If you'd like to build the binaries yourself, you'll need the following pre-requisites downloaded/installed:

We recommend using our fork of TensorFlow since it includes fixes for common problems encountered when building the native client files, you can get it here.

If you'd like to build the language bindings, you'll also need:

Preparation

Create a symbolic link in your TensorFlow checkout to the DeepSpeech native_client directory. If your DeepSpeech and TensorFlow checkouts are side by side in the same directory, do:

cd tensorflow
ln -s ../DeepSpeech/native_client ./

Building

Before building the DeepSpeech client libraries, you will need to prepare your environment to configure and build TensorFlow. Preferably, checkout the version of tensorflow which is currently supported by DeepSpeech (see requirements.txt), and use bazel version 0.10.0. Then, follow the instructions on the TensorFlow site for your platform, up to the end of 'Configure the installation'.

After that, you can build the Tensorflow and DeepSpeech libraries using the following commands.
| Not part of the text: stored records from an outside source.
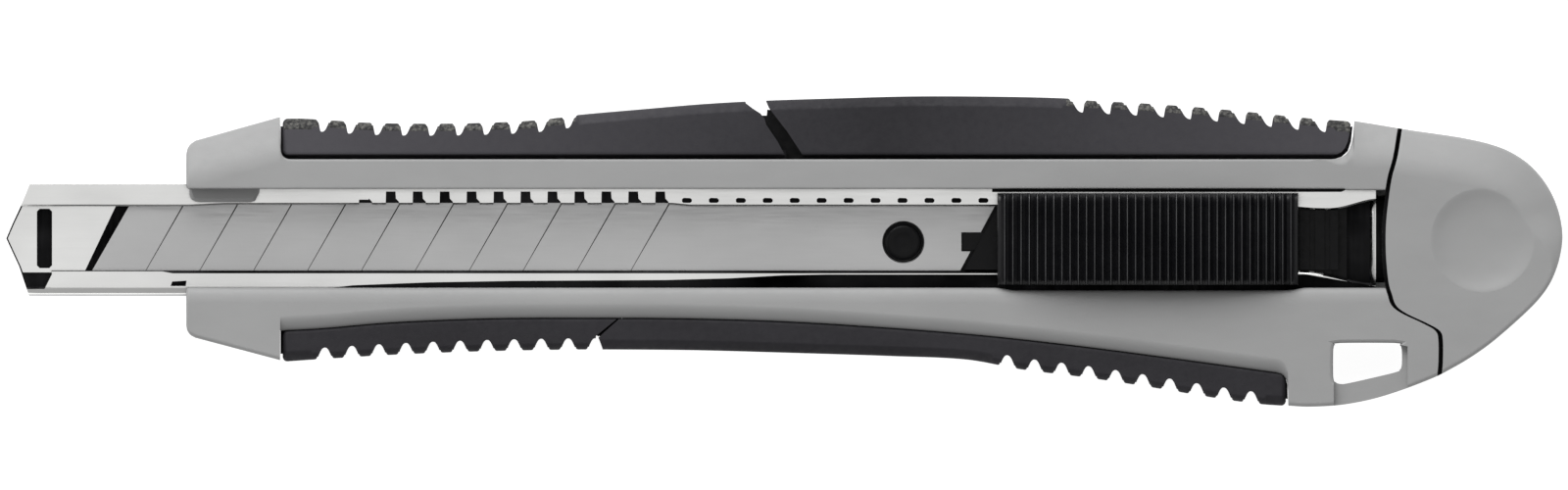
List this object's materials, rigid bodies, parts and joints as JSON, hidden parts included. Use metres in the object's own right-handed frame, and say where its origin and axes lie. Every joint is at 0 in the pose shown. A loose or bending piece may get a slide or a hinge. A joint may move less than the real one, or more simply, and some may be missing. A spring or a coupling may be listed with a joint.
{
  "type": "snap-off knife",
  "caption": "Slim snap-off cutter: steel channel, sliding scored blade, ribbed auto-lock thumb slide, toothed rubber grips and a pull-off end cap",
  "frame": {"origin": "centre of the bounding box in X and Y, on the plane of the flat back face", "axes": "X along the knife with the blade end at -X, Y across it with the lanyard hole at -Y, +Z out of the side that carries the thumb slide"},
  "size_m": [0.1445, 0.0288, 0.0156],
  "materials": {
    "body_plastic": "satin moulded",
    "cap_plastic": "satin moulded",
    "grip_rubber": "matte",
    "channel_steel": "bright plated",
    "blade_steel": "ground and oiled",
    "carrier_plastic": "semi-gloss",
    "slide_plastic": "satin",
    "spring_steel": "tempered",
    "lock_steel": "stamped"
  },
  "bodies": {
    "handle": {"handle_body": "body_plastic", "top_front_grip": "grip_rubber", "top_rear_grip": "grip_rubber", "bottom_front_grip": "grip_rubber", "bottom_rear_grip": "grip_rubber", "blade_channel": "channel_steel"},
    "carriage": {"blade_carrier": "carrier_plastic", "blade": "blade_steel", "lock_spring": "spring_steel"},
    "button": {"thumb_slide": "slide_plastic", "lock_plate": "lock_steel"},
    "cap": {"end_cap": "cap_plastic"}
  },
  "joints": [
    {"name": "blade_slide", "type": "slide", "parent": "handle", "child": "carriage", "axis": [-1, 0, 0], "range_m": [0, 0.06]},
    {"name": "thumb_press", "type": "slide", "parent": "carriage", "child": "button", "axis": [0, 0, -1], "range_m": [0, 0.0007], "stiffness_N_per_m": 300, "springref_m": -0.0035, "deforming": ["lock_spring"]},
    {"name": "cap_pull", "type": "slide", "parent": "handle", "child": "cap", "axis": [1, 0, 0], "range_m": [0, 0.012]}
  ]
}
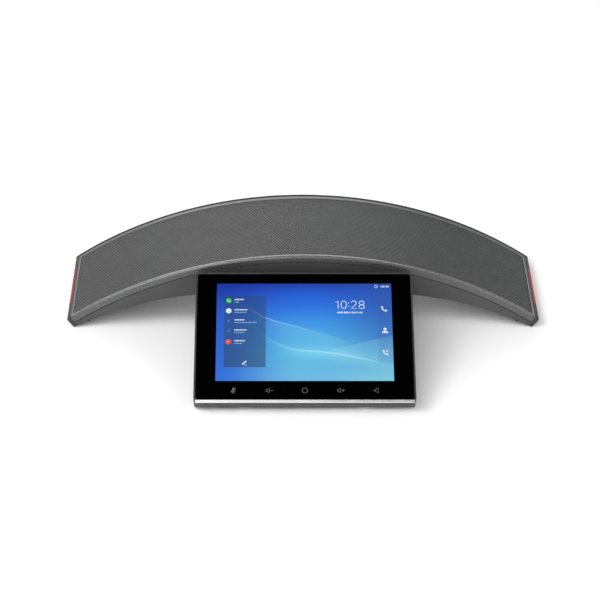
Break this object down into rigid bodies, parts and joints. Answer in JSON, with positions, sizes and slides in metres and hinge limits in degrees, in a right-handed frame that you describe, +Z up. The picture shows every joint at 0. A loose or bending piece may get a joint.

Please note that the flags for libctc_decoder_with_kenlm.so differs a little bit.

bazel build -c opt --copt=-O3 --copt="-D_GLIBCXX_USE_CXX11_ABI=0" //native_client:libctc_decoder_with_kenlm.so
bazel build --config=monolithic -c opt --copt=-O3 --copt="-D_GLIBCXX_USE_CXX11_ABI=0" --copt=-fvisibility=hidden //native_client:libdeepspeech.so //native_client:generate_trie

If your build target requires extra flags, add them, like, for example --config=cuda if you do a CUDA build.

Finally, you can change to the native_client directory and use the Makefile. By default, the Makefile will assume there is a TensorFlow checkout in a directory above the DeepSpeech checkout. If that is not the case, set the environment variable TFDIR to point to the right directory.

cd ../DeepSpeech/native_client
make deepspeech

Building with AOT model

First, please note that this is still experimental. AOT model relies on TensorFlow's AOT tfcompile tooling. It takes a protocol buffer file graph as input, and produces a .so library that one can call from C++ code. To experiment, you will need to build TensorFlow from github.com/mozilla/tensorflow r1.6 branch. Follow TensorFlow's documentation for the configuration of your system. When building, you will have to add some extra parameter and targets.

Bazel defines:

  • --define=DS_NATIVE_MODEL=1: to toggle AOT support.
  • --define=DS_MODEL_TIMESTEPS=x: to define how many timesteps you want to handle. Relying on prebuilt model implies we need to use a fixed value for how much audio value we want to use. Timesteps defines that value, and an audio file bigger than this will just be dealt with over several samples. This means there's a compromise between quality and minimum audio segment you want to handle.
  • --define=DS_MODEL_FRAMESIZE=y: to define your model framesize, this is the second component of your model's input layer shape. Can be extracted using TensorFlow's summarize_graph tool.
  • --define=DS_MODEL_FILE=/path/to/graph.pb: the model you want to use

Bazel targets:

  • //native_client:libdeepspeech_model.so: to produce libdeepspeech_model.so

In the end, the previous example becomes (no change for libctc_decoder_with_kenlm.so):

bazel build --config=monolithic -c opt --copt=-O3 --copt=-fvisibility=hidden --define=DS_NATIVE_MODEL=1 --define=DS_MODEL_TIMESTEPS=64 --define=DS_MODEL_FRAMESIZE=494 --define=DS_MODEL_FILE=/tmp/model.ldc93s1.pb //native_client:libdeepspeech_model.so //native_client:libdeepspeech.so //native_client:generate_trie

Later, when building either deepspeech binaries or bindings, you will have to add some extra variables to your make command-line (assuming TFDIR points to your TensorFlow's git clone):

EXTRA_LIBS="-ldeepspeech_model"

Installing

After building, the library files and binary can optionally be installed to a system path for ease of development. This is also a required step for bindings generation.

PREFIX=/usr/local sudo make install

It is assumed that $PREFIX/lib is a valid library path, otherwise you may need to alter your environment.

Running

The client can be run via the Makefile. The client will accept audio of any format your installation of SoX supports.

ARGS="--model /path/to/output_graph.pbmm --alphabet /path/to/alphabet.txt --audio /path/to/audio/file.wav" make run

Python bindings

Included are a set of generated Python bindings. After following the above build and installation instructions, these can be installed by executing the following commands (or equivalent on your system):

cd native_client
make bindings
sudo pip install dist/deepspeech*

The API mirrors the C++ API and is demonstrated in client.py. Refer to deepspeech.h for documentation.

Node.JS bindings

After following the above build and installation instructions, the Node.JS bindings can be built:

cd native_client/javascript
make package
make npm-pack

This will create the package deepspeech-0.1.1.tgz in native_client/javascript.